3 Million – A Shorty

The fire grew intense — it needed to be on this cold early spring evening. The Man settled back into his seat after putting two more logs on. He pulled his fur overcoat tighter as he looked deeply into the flames. The light flickered and danced boldly across his weathered face.

The shore gently lapped as the water came up and retreated. Wave after wave created the white noise to trance the most active mind. The Man reflected, soul stretched farther than any man before him.

He exhaled sharply as a chill ran up his back and drew closer to the fire. The crimson light of the smoldering fire faded in the sand and rocks on the beach. His eyes followed the next source of light above him, the reflective shards of the shattered moon. Time trudged passed as The Man sat warming himself — feeling the searing heat felt on his knees and face but slow to warm his core.

The Man’s mind wandered as it often did to his time spent alone in life. He’s seen much. Loved some. Lost more. Fought some. Prayed more.

The fire crackled and popped. The orange and white embers at the heart of the flames oscillated color. The mature flame consumed with a peaceful allure.

The flames brought The Man’s mind back to sitting around the cooking fire with his daughters. There had never been anything better in life than returning from a hunt to his babies.

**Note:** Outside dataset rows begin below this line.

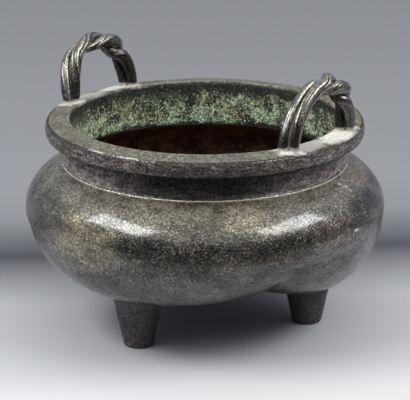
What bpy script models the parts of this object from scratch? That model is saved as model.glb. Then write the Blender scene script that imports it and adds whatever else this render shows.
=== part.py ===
"""Tripod incense burner: a bronze pot cast in one with its rim, three feet and two rope handles.

The pot stands on the ground plane with its axis on Z. One foot points to -Y, the handles stand at
+X and -X. Every size is in metres.
"""

from math import atan2, cos, pi, radians, sin, sqrt

import bpy
import bmesh
from mathutils import Vector

# Heights above the ground
RIM_HEIGHT = 0.139
NECK_FOOT_HEIGHT = 0.1101
BELLY_HEIGHT = 0.0806

# Rim: a flat flange with a tall, slightly swollen edge
RIM_RADIUS = 0.105
MOUTH_RADIUS = 0.0888
RIM_CREASE_RADIUS = 0.1024
RIM_EDGE_DEPTH = 0.0102
LIP_RISE = 0.0005

# Neck: a short hollow moulding with a thin raised line at its foot
NECK_RADIUS = 0.0921
NECK_LINE_RADIUS = 0.0940
NECK_INNER_DEPTH = 0.0317
NECK_INNER_RADIUS = 0.0915

# Belly: a squat round bowl that sinks into three pouches, the two at the back the deepest
BELLY_RADIUS = 0.1190
BELLY_DEPTH = 0.0453
WALL = 0.0035
SHOULDER_POWERS = (2.9, 2.1)
FRONT_POUCH = {"share": 1.008, "powers": (2.63, 2.24), "reach": 1.007, "circle": 0.0689}
BACK_POUCH = {"share": 1.227, "powers": (1.89, 1.88), "reach": 0.895, "circle": 0.0724}
POUCHES = (FRONT_POUCH, BACK_POUCH, BACK_POUCH)
REACH_POWER = 6
BOWL_SHARE = 0.60
BOWL_POWERS = (2.67, 2.75)
BLEND_POWER = 28
POUCH_TURN = radians(4.0)

# Feet: tapering round pegs
FOOT_CIRCLE = 0.0689
FOOT_SOLE_RADIUS = 0.0098
FOOT_TAPER = 0.21
FOOT_SOLE_ROUNDING = 0.0012
FOOT_TOP_HEIGHT = 0.044

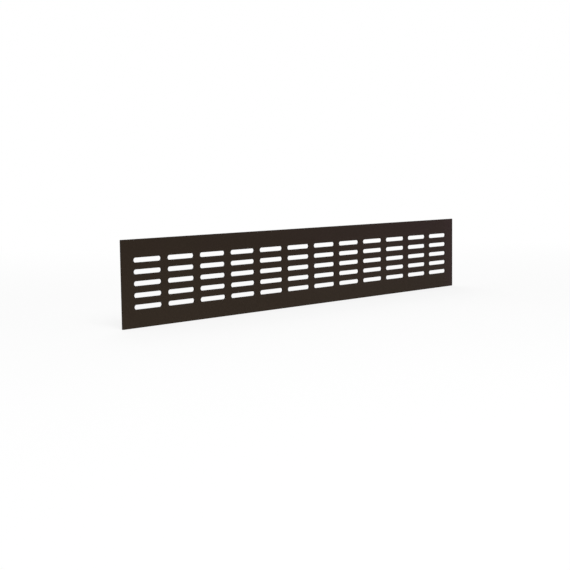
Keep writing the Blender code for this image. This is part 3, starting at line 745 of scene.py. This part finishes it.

They would run back and forth in their little moccasins from the fires back then, entertained by a simple stick game; how close could they run up with dried leaves on a stick and not have it catch fire. Then scamper backward giggling.

Life was much less complicated then, that was the life of living. No matter how much you’ve been given, time doesn’t heal all wounds. Outliving his daughters, tribe, country, kind, still sits with him all these years later. He holds onto the hope of seeing them again but he’s lost track of how much time he actually has left.

Patience.

Since the life sentence was delivered by the messenger, The Man did his best. One sees much in three million years. Try as he may, death and age never found him. A hundred years pass since he was born as a Cheyenne and saw the rise of skyscrapers in New York. A thousand years pass to step foot on Ganymede. Ten thousand to see a genetic divergence from Homo sapiens. A hundred thousand to see the start of man’s final demise with the eruption of Yellowstone. A couple million more of watching and praying for lives lost eons ago.

The fire has since dwindled as he made yet another evening’s worth of reflection. The glowing hot tōtara embers radiated.

A set of footsteps approached in the sand and pebble mixture behind him in the dark early morning. The Man was unfazed. There was something that caught The Man’s attention, something he hadn’t heard in a long time, words.

He didn’t break his gaze from the coals, knees still roasting warm. Steam rising off him.

“Peter’s ready for you,” the messenger said in The Man’s native Cheyenne. A long pause without breaking gaze before The Man smiled. “You’re the last one,” the messenger continued in another language long extinct.

The Man rose from his seat and turned. Greeted his visitor and they walked away from the heat to go home.